The 'Grey's Anatomy' Episodes Directed By Cast Members Prove That These Stars Are So Much More Than "Just" Actors

ABC/Eric McCandless

By now, basically everyone knows that there are plenty of Grey's Anatomy hard-hitting actors who have unleashed moving performances over their years on the show. That's been proven time and time again, from nearly all the big players in the drama's arsenal. But what's not always recognized is how many Grey's Anatomy actors have also directed the show's episodes.

Take, for example, Kevin McKidd, who plays Owen. Per his IMDB page, he's credited as the director for a whopping 20 Grey's Anatomy episodes, dating back years and including the episode that airs on Thursday. Perhaps most notably, he directed last season's episode, "Get Off On The Pain," which focused heavily on Owen's sister and her recovery as she tried to get back to her son in a war-torn Middle East. He also directed "One Day Like This," the gut-wrenching episode just a few weeks ago when Sarah Drew, as April, dealt with her relationship to her faith with the help of Rabbi Eli, who sadly died shortly after. It's very clear that after all these years of directing an episode here and there, showrunners aren't afraid to give McKidd the reigns for some seriously important storylines and heavy, emotional moments.

ABC/Byron Cohen

Chandra Wilson, the icon who's been with the show from the beginning as Dr. Miranda Bailey, has also directed her fair share of Grey's episodes. She first directed "Give Peace A Chance" back in Season 6, and since then has racked up her directing total to 18 episodes of Grey's. She was the director behind "In The Air Tonight," the episode in which Meredith and Riggs were stuck on a plane together, "Go Big Or Go Home," the episode that featured the arrival of Harper Avery last season, and "Games People Play," the episode focused on Maggie's ill-fated game night earlier this year.

ABC/Richard Cartwright

Debbie Allen, who plays Catherine Avery, comes in as the cast member who's directed the third-most number of episodes at an impressive 17. What's perhaps most interesting is that she directed her first episode back in Season 6, per her IMDB page, and Catherine didn't even appear as a character until Season 8 — Deadline reports that the directing gig lead to the recurring role.

IMDB states that her first episode ever directed for Grey's was "Sympathy For The Parents" back in 2010, when Alex's brother visits Seattle in search of a pro bono hernia, and since then she's taken on much bigger storylines as a director. She was the one behind the dinner party episode — "Guess Who's Coming To Dinner" — when Callie brought Penny to meet her friends, which was an hour packed with emotion. She also directed "The Room Where It Happens," which was one of the most unique projects Grey's has ever taken on — it was essentially a bottle episode, taking place entirely in one OR as surgeons reflect on their pasts.

ABC/John Fleenor

Though McKidd, Wilson and Allen seem to be the longstanding director/actor hybrids on the show, there are also a few others who are just starting to dip their toes into directing episodes of the show. Jesse Williams, who plays Jackson Avery, directed his first episode this season — McKidd tweeted a photo of the pair of them last month as they both directed their episodes the same day, and IMDB lists Williams' episode as "Fight For Your Mind," set to air May 3.

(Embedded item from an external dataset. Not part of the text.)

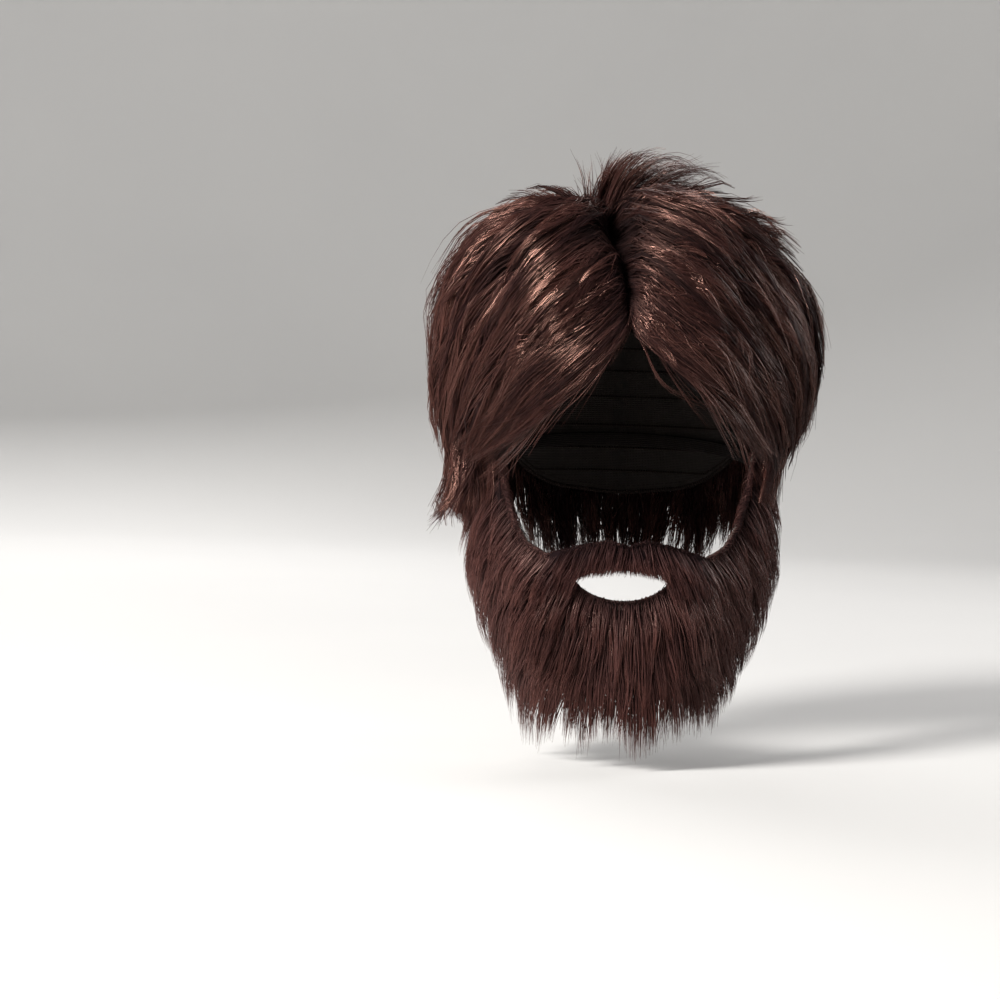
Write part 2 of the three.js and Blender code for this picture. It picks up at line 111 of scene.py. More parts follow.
# Shares of the head's width, front and back, at shares of the way from the temples to the chin
FORM_DOWN = [0.0, 0.25, 0.45, 0.65, 0.85, 1.0, 1.35]
FORM_WIDTH = [1.0, 0.985, 0.94, 0.87, 0.75, 0.65, 0.58]
FORM_FRONT = [1.0, 0.99, 1.0, 1.0, 0.97, 0.9, 0.82]
FORM_BACK = [1.0, 0.94, 0.84, 0.76, 0.72, 0.71, 0.7]

# Latitude of the cap's lower edge by azimuth
CAP_EDGE_AZIMUTH = [0, 30, 55, 72, 84, 96, 120, 145, 180]
CAP_EDGE_LATITUDE = [58, 64, 78, 94, 95, 88, 104, 115, 118]
CAP_ROW_LATITUDES = range(14, 112, 8)

# Latitudes of the backing's upper and lower edges by azimuth
BACKING_AZIMUTH = [0, 8, 20, 38, 50, 58, 63, 66, 70, 86]
BACKING_TOP = [129.5, 127.5, 129.4, 133.2, 130, 123.2, 114, 104, 97, 98]
BACKING_BOTTOM = [170, 170, 169, 166, 161, 156, 152, 149, 145, 128]
BACKING_END = 86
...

Ellen Pompeo, aka Meredith, also has some directing under her belt — she's done two episodes, including "Be Still, My Soul," featuring the death of Maggie's mother and this season's "Old Scars, Future Hearts," in which Meredith tries to learn more about Marie Cerone. Sarah Drew, who's character of April is sadly leaving at the end of this season, even got in some directing time for Grey's, though it wasn't necessarily what viewers would see on TV. According to IMDb, Drew directed six episodes of The B-Team, an ABC webseries that focuses more heavily on the new interns of Grey Sloan. If the trend keeps up, it seems safe to say these stars aren't the only ones who might try their hands at directing, and if they're successful, it seems like it's a pretty sweet side gig to slide into. Plus, it gives fans a chance to view those episodes a whole new light.